Vorumaa: There’s no place like home    

The idea of Vorumaa being home and people coming home when either moving there or moving back to the area also emerges from a number of stories. One woman who has recently moved back to the area with her South African husband describes in her story how they are settling in. Expressing positive feelings about the process of moving back home, another woman who has recently moved back to the area states that “I used to think that the place I used to live was the only place I could feel good, but the fact I feel good here has surprised me”. In a similar fashion, a young person, who has returned to the area after travelling, states “everything was so different in India and now coming back to Estonia she feels so lucky.” What we can see from these stories, is that despite some of the complexities of life in a rural area such as transport and forms of employment and some of the macro-issues that affect Vorumaa outlined earlier, there is an overwhelming sense from the stories that for many, there is no place they would rather be.
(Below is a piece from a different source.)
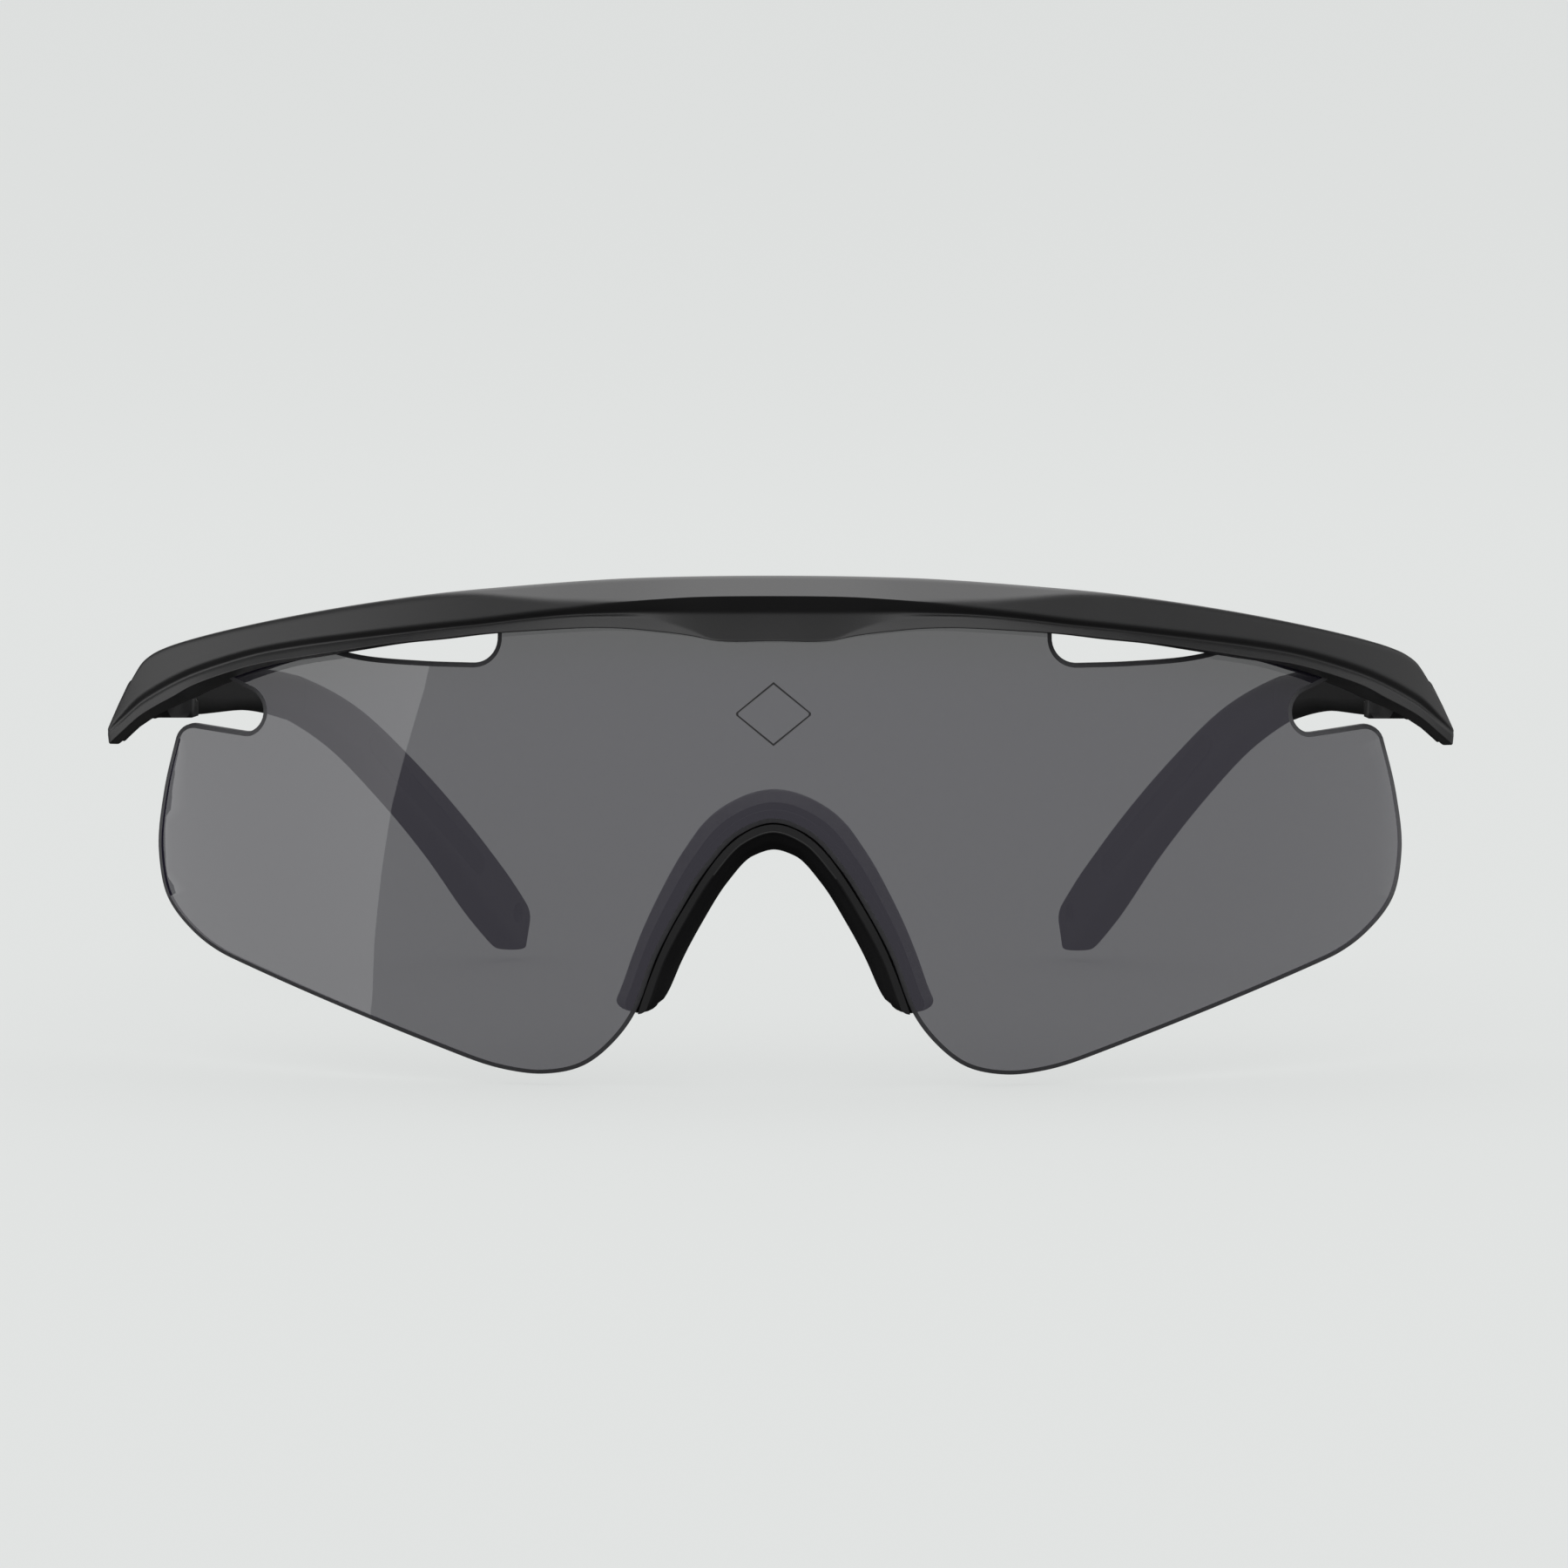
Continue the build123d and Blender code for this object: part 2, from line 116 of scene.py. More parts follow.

It is this spirit, this resolve and this affection for Vorumaa that is one of the area’s biggest assets and it has been cultivated by the people who live there rather than outside interventions. Furthermore, what the people of Vorumaa understand well is the sense of supporting themselves and others – a collective unity. As one woman says, we are only as “strong as our weakest link” and it is this spirit, combined with resolve, that is support the people who live in Vorumaa to work together to co-create a better future for their rural community. 

These stories have been gathered as part of the CoSIE project -  a pan-European applied research project investigating the co-creation of public services across 10 partner countries.